Sure, Saban’s comments about A&M took on a much more accusatory nature than Kiffin claiming that officials botched a ruling on a kick return. But by nature of A&M’s request for a suspension, shouldn’t that mean Fisher is also worthy of a suspension? After all, Fisher accused Saban, too.
“Some people think they’re God. Go dig into how ‘God’ did his deal. You may find out about a lot of things you don’t want to know,” Fisher said about Saban in May. “We build him up to be this czar of football, go dig into his past.”
Sankey didn’t view this as “the one who started this is the only one who should be punished.” Fair or not, that’s the risk with coming back as hot as Fisher did. He might’ve come out looking better than Saban, but he still gave Sankey the ammo to diffuse the situation with an equal reprimand of both coaches.
Had Fisher abided by Sankey’s wishes in his response, it would’ve been interesting to see how the commissioner would’ve treated Saban with his reprimand. My guess is that he still wouldn’t have suspended the greatest coach in the history of the sport. How much Saban’s status would’ve mattered, we’ll never really know.
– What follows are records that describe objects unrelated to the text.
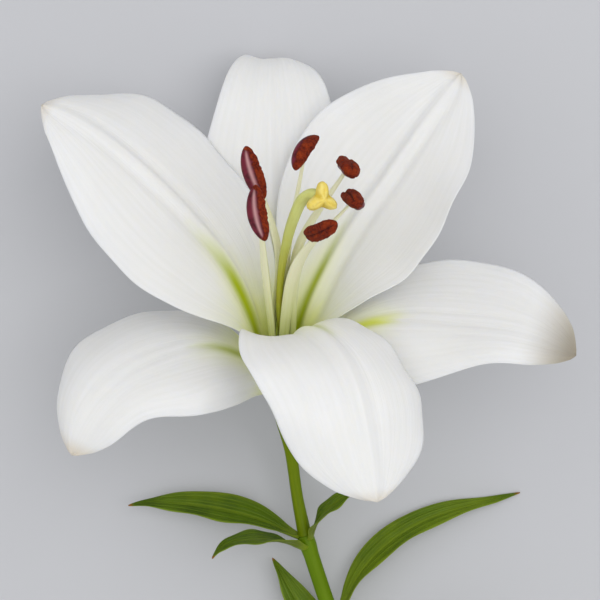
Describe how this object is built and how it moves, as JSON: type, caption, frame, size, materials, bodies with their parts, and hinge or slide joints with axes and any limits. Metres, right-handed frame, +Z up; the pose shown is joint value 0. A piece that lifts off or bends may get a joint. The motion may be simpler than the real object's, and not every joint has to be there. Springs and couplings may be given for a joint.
{
  "type": "cut lily stem",
  "caption": "Open white lily on the leafy top of its cut stem, lying on its back, to lay on a surface or add to a flower arrangement.",
  "frame": {"origin": "middle of the plant's bounding box, on the surface that it lies on", "axes": "+Z up from that surface, +Y along the stem from its cut end towards the flower, +X to the right of the flower as it is looked down on with the flower at the top"},
  "size_m": [0.163, 0.3038, 0.0994],
  "materials": {
    "tepal": "white petal flesh, satin, faintly veined, yellow-green in the throat",
    "stem": "green stem skin, satin, lightly ribbed",
    "pistil": "yellow-green stalk, smooth and slightly glossy",
    "stigma": "yellow, downy and moist",
    "anther": "rust-brown pollen over a maroon case, matt and grainy",
    "filament": "pale green stalk, smooth and slightly glossy",
    "leaf": "green leaf, waxy satin, parallel veins, paler edge, dry brown tip"
  },
  "bodies": {
    "root": {"inner_tepal_upper_left": "tepal", "inner_tepal_upper_right": "tepal", "inner_tepal_bottom": "tepal", "outer_tepal_top": "tepal", "outer_tepal_right": "tepal", "outer_tepal_lower_left": "tepal", "receptacle": "stem", "ovary": "pistil", "style": "pistil", "stigma": "stigma", "anther_upper_left": "anther", "filament_upper_left": "filament", "anther_lower_left": "anther", "filament_lower_left": "filament", "anther_top": "anther", "filament_top": "filament", "anther_upper_right": "anther", "filament_upper_right": "filament", "anther_right": "anther", "filament_right": "filament", "anther_bottom": "anther", "filament_bottom": "filament", "pedicel": "stem", "stem": "stem", "leaf_long_left": "leaf", "leaf_front_left": "leaf", "leaf_small_right": "leaf", "leaf_big_right": "leaf", "leaf_lower_left": "leaf", "leaf_lower_right": "leaf", "leaf_low_left": "leaf", "leaf_lowest": "leaf"}
  },
  "joints": []
}
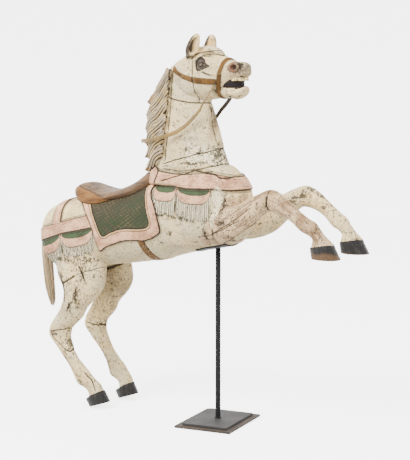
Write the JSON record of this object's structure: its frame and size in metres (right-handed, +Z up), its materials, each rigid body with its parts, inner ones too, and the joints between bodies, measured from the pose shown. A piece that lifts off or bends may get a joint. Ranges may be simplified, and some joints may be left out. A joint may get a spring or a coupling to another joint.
{
  "type": "carousel horse",
  "caption": "Carved and painted wooden carousel horse, rearing with open mouth, saddle and fringed harness, carried by a steel rod and cradle on a stepped plate base",
  "frame": {"origin": "on the floor under the middle of the rod, at the centre of the lower base plate's underside", "axes": "+X is the way the horse looks, +Y is the horse's left, +Z is up"},
  "size_m": [1.509, 0.3426, 1.5],
  "materials": {
    "painted_wood": "aged flaking paint",
    "horsehair": "dry hair",
    "rein_leather": "worn strap",
    "nail_iron": "dull",
    "black_steel": "satin black",
    "brown_steel": "browned steel"
  },
  "bodies": {
    "root": {"horse": "painted_wood", "horsehair_tail": "horsehair", "reins": "rein_leather", "rein_nail_right": "nail_iron", "rein_nail_left": "nail_iron", "cradle": "black_steel", "rod": "black_steel", "upper_base_plate": "black_steel", "lower_base_plate": "brown_steel"}
  },
  "joints": []
}
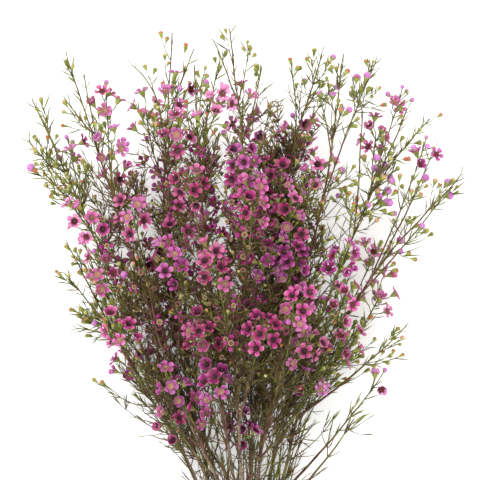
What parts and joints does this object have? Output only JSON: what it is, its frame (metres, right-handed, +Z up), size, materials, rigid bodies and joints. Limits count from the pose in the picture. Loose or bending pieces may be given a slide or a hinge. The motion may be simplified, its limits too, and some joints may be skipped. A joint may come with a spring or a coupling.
{
  "type": "bunch of waxflower stems",
  "caption": "Cut bunch of waxflower lying on its side: thin woody stems fan out from their cut ends into needle-leaved branches with sprays of small pink five-petalled flowers.",
  "frame": {"origin": "under the middle of the bunch, on the surface that it lies on", "axes": "+Y from the cut ends to the flowering tips, +Z up from the surface, +X to the right when seen from above"},
  "size_m": [0.4497, 0.6133, 0.2346],
  "materials": {
    "stem_and_leaf": "dull olive-brown bark and leaf",
    "petal_magenta": "soft waxy sheen",
    "petal_pink": "soft waxy sheen",
    "petal_rose": "soft waxy sheen"
  },
  "bodies": {
    "root": {"stem_1": "stem_and_leaf", "stem_2": "stem_and_leaf", "stem_3": "stem_and_leaf", "stem_4": "stem_and_leaf", "stem_5": "stem_and_leaf", "stem_6": "stem_and_leaf", "stem_7": "stem_and_leaf", "stem_8": "stem_and_leaf", "stem_9": "stem_and_leaf", "stem_10": "stem_and_leaf", "spray_1_1": "petal_magenta", "spray_1_2": "petal_pink", "spray_1_3": "petal_rose", "spray_2_1": "petal_pink", "spray_2_2": "petal_rose", "spray_2_3": "petal_magenta", "spray_2_4": "petal_pink", "spray_3_1": "petal_rose", "spray_3_2": "petal_magenta", "spray_3_3": "petal_pink", "spray_3_4": "petal_rose", "spray_3_5": "petal_magenta", "spray_4_1": "petal_magenta", "spray_4_2": "petal_pink", "spray_4_3": "petal_rose", "spray_4_4": "petal_magenta", "spray_4_5": "petal_pink", "spray_4_6": "petal_rose", "spray_5_1": "petal_pink", "spray_5_2": "petal_rose", "spray_5_3": "petal_magenta", "spray_5_4": "petal_pink", "spray_5_5": "petal_rose", "spray_5_6": "petal_magenta", "spray_5_7": "petal_pink", "spray_6_1": "petal_rose", "spray_6_2": "petal_magenta", "spray_6_3": "petal_pink", "spray_6_4": "petal_rose", "spray_6_5": "petal_magenta", "spray_6_6": "petal_pink", "spray_7_1": "petal_magenta", "spray_7_2": "petal_pink", "spray_7_3": "petal_rose", "spray_7_4": "petal_magenta", "spray_8_1": "petal_pink", "spray_8_2": "petal_rose", "spray_8_3": "petal_magenta", "spray_8_4": "petal_pink", "spray_8_5": "petal_rose", "spray_9_1": "petal_rose", "spray_9_2": "petal_magenta", "spray_9_3": "petal_pink", "spray_9_4": "petal_rose", "spray_9_5": "petal_magenta", "spray_9_6": "petal_pink", "spray_10_1": "petal_magenta", "spray_10_2": "petal_pink", "spray_10_3": "petal_rose", "spray_10_4": "petal_magenta"}
  },
  "joints": []
}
(This is the part where I’m supposed to say that the SEC league offices are in Birmingham, and that’s the only factor that matters when it comes to all things Alabama.)
For now, all we know is that A&M was in no place to let Saban’s comments go unaddressed. Clearly, a line in the sand was drawn. Both coaches can continue to say they’re moving on, but whether they like it or not, this story isn’t going away anytime soon.
Much to A&M’s chagrin, neither is Saban.